Puffer received the NSDI 2020 Community Award (the conference’s award “for the best paper whose code and/or data set is made publicly available”).

ATC

Best Paper Award

Pantheon: the training ground for Internet congestion-control research

Francis Y. Yan, Jestin Ma, Greg D. Hill, Deepti Raghavan, Riad S. Wahby, Philip Levis, Keith Winstein

Paper Cite Code Audio

Read summary

The performance of network applications hinges on effective internet transport algorithms. However, researchers often find it challenging to evaluate new transport schemes in a generalizable and reproducible manner due to the absence of a large-scale, publicly accessible testbed.

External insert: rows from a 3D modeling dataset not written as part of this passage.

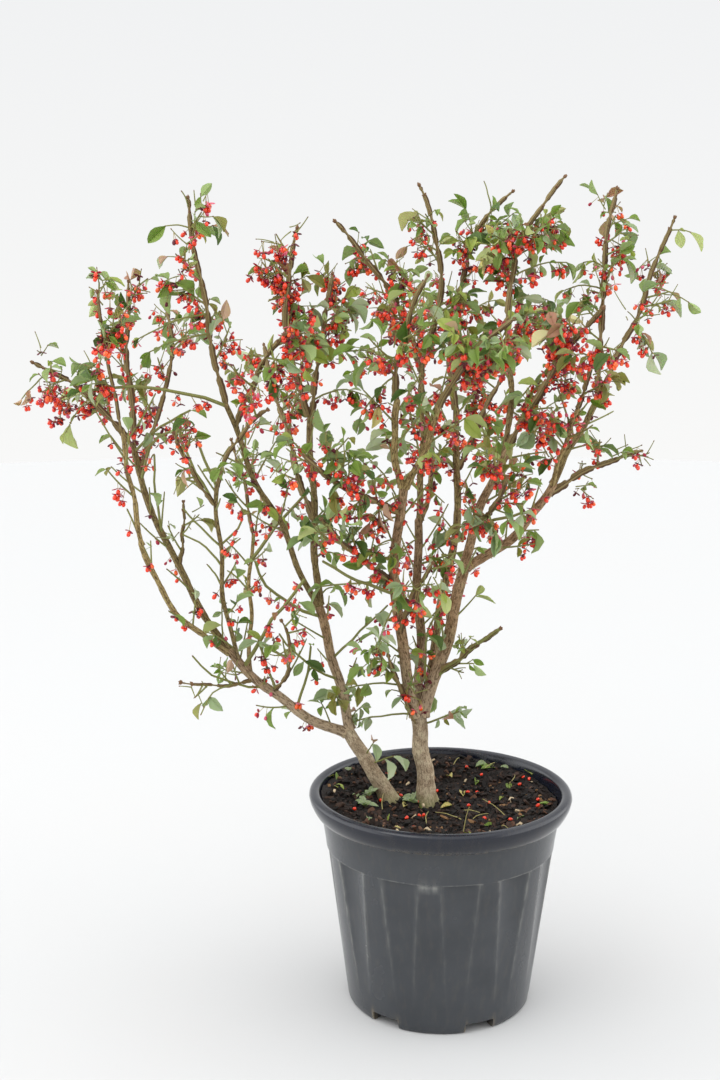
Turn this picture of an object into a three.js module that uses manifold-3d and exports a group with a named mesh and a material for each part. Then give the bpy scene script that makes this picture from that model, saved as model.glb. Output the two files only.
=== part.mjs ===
// A winged spindle shrub in its fluted nursery pot.
//
// Millimetres, +Z up, +X right and +Y away from the viewer. The origin is the
// centre of the pot's flat underside. The pot holds a plug of soil, two short
// trunks stand on the soil, tapering boughs rise from them, and each mass of
// foliage grows on from a bough as one stem with side twigs, leaves and fruit.

import * as THREE from 'three';
import { mergeVertices } from 'three/addons/utils/BufferGeometryUtils.js';
import Module from 'manifold-3d';

const wasm = await Module();
wasm.setup();

// Clearance between pieces that touch, and the shortest edge that joining may leave
const GAP = 0.3;
const SHORTEST_EDGE = 0.06;

// Pot
const POT_HEIGHT = 305;
const POT_SEGMENTS = 60;
const FOOT_RADIUS = 128;
const FOOT_ROUND = 4;
const BODY_TOP = 240;
const BODY_TOP_RADIUS = 160;
const COLLAR_TOP = 280;
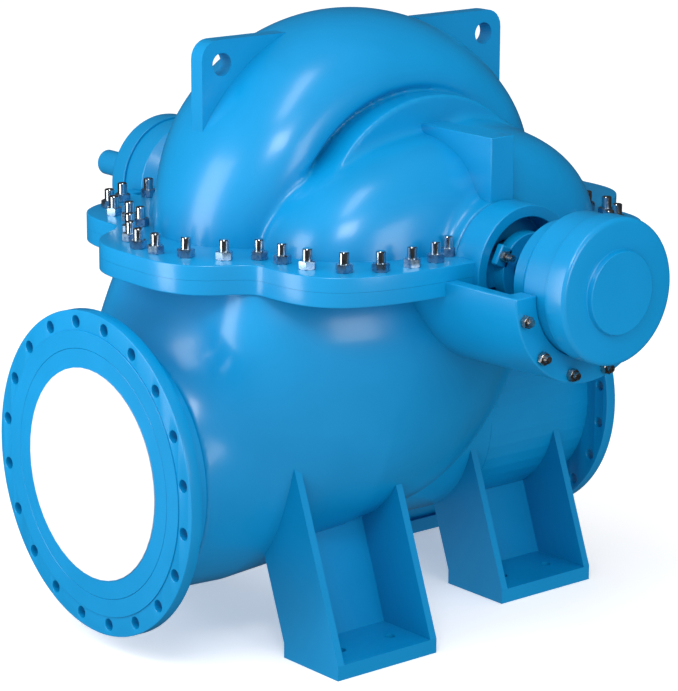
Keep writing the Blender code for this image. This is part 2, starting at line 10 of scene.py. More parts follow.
import bmesh
import bpy
import numpy as np
from mathutils import Euler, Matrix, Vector


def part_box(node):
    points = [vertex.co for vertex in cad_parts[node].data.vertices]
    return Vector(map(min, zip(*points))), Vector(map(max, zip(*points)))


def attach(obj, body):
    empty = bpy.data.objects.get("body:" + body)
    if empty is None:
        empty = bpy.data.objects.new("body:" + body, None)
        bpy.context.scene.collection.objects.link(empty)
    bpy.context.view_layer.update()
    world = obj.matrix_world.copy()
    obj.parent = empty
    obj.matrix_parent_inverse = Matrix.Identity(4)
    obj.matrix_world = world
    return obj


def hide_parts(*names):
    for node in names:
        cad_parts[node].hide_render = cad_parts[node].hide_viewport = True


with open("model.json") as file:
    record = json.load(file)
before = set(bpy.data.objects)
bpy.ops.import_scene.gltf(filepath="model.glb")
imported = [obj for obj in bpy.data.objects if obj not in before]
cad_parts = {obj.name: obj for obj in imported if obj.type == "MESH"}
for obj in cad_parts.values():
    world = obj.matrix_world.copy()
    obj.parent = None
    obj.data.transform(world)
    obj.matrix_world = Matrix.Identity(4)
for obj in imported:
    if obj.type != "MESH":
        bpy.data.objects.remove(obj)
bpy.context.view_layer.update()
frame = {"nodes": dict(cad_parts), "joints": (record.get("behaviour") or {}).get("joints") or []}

# The middle of the pump on the shaft's axis, and the port's height, from the frame
AXIS = Vector(frame["joints"][0]["pos_m"])
SUCTION_LOW, SUCTION_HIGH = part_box("suction_flange")
PORT_Z = (SUCTION_LOW.z + SUCTION_HIGH.z) / 2 - AXIS.z

# Casing surface: grid step of the field that both halves are polygonised from
FIELD_STEP = 0.0080

# Pieces at the far end stand closer to the volute by this much, and otherwise repeat the near end's
FAR_SHORTER = 0.130

# Volute: a ring round the shaft, a little towards the suction side, and the drum it stands on
VOLUTE_X = -0.022
VOLUTE_Y = -0.010
VOLUTE_CORE = 0.385
VOLUTE_CREST = 0.530
VOLUTE_UNDERCUT = 0.060
VOLUTE_HALF_WIDTH = 0.240
VOLUTE_WAIST = 0.045
WAIST_STEEPNESS = 1.5
VOLUTE_TOP_SCALE = 1.013
VOLUTE_BOTTOM_SCALE = 1.340
DRUM_RADIUS = 0.360
DRUM_NEAR_Y = -0.300
DRUM_FAR_Y = 0.260

# Suction chambers beside it, in half sizes from their middle. Of the two along Y the first is towards
# the volute. Other pairs are for the suction side and the discharge side, eased over a width.
CHAMBER_Y = 0.250
UPPER_HALF_X = (0.455, 0.475)
UPPER_HALF_X_EASE = 0.30
UPPER_HALF_Y = (0.130, 0.272)
UPPER_TOP = (0.277, 0.300)
UPPER_TOP_EASE = 0.12
UPPER_POWERS = (2.1, 2.8)
LOWER_X = -0.155
LOWER_HALF_X = 0.478
LOWER_HALF_Y = 0.285
LOWER_BOTTOM = 0.640
LOWER_POWERS = (2.0, 2.0)
OUTLET_RADIUS = 0.2640
OUTLET_END_X = 0.262
SHOULDER_DEPTH = 0.055
SHOULDER_HEIGHT = 0.110
BOSS_RADIUS = 0.150
BOSS_FACE_Y = 0.5495
TUNNEL_RADIUS = 0.056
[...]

To address this, we developed Pantheon, a distributed “training ground” for internet congestion control research. Pantheon offers a software library to test a common set of benchmark algorithms, a worldwide testbed of network nodes on wireless and wired networks, a public archive of results, and a collection of calibrated network emulators automatically generated to mirror real network paths with high fidelity. Since its launch, Pantheon has aided in the development of over 10 congestion-control algorithms published at top-tier conferences such as SIGCOMM and NSDI.

Additionally, Pantheon also supported our own ML-based congestion-control scheme, Indigo. The key idea is that for emulated (or simulated) networks, the ideal congestion window can be closely approximated by a classical concept in congestion control known as the bandwidth-delay product (BDP). This enables “congestion-control oracles” that continuously steer the congestion window toward the ideal size, thus allowing Indigo to mimic these oracles using a state-of-the-art imitation learning algorithm. After further integrating calibrated emulators into training to bridge the gap between emulation and reality, Indigo achieved generalizable performance on the internet (as shown in the figure).

Pantheon received the USENIX ATC 2018 Best Paper Award.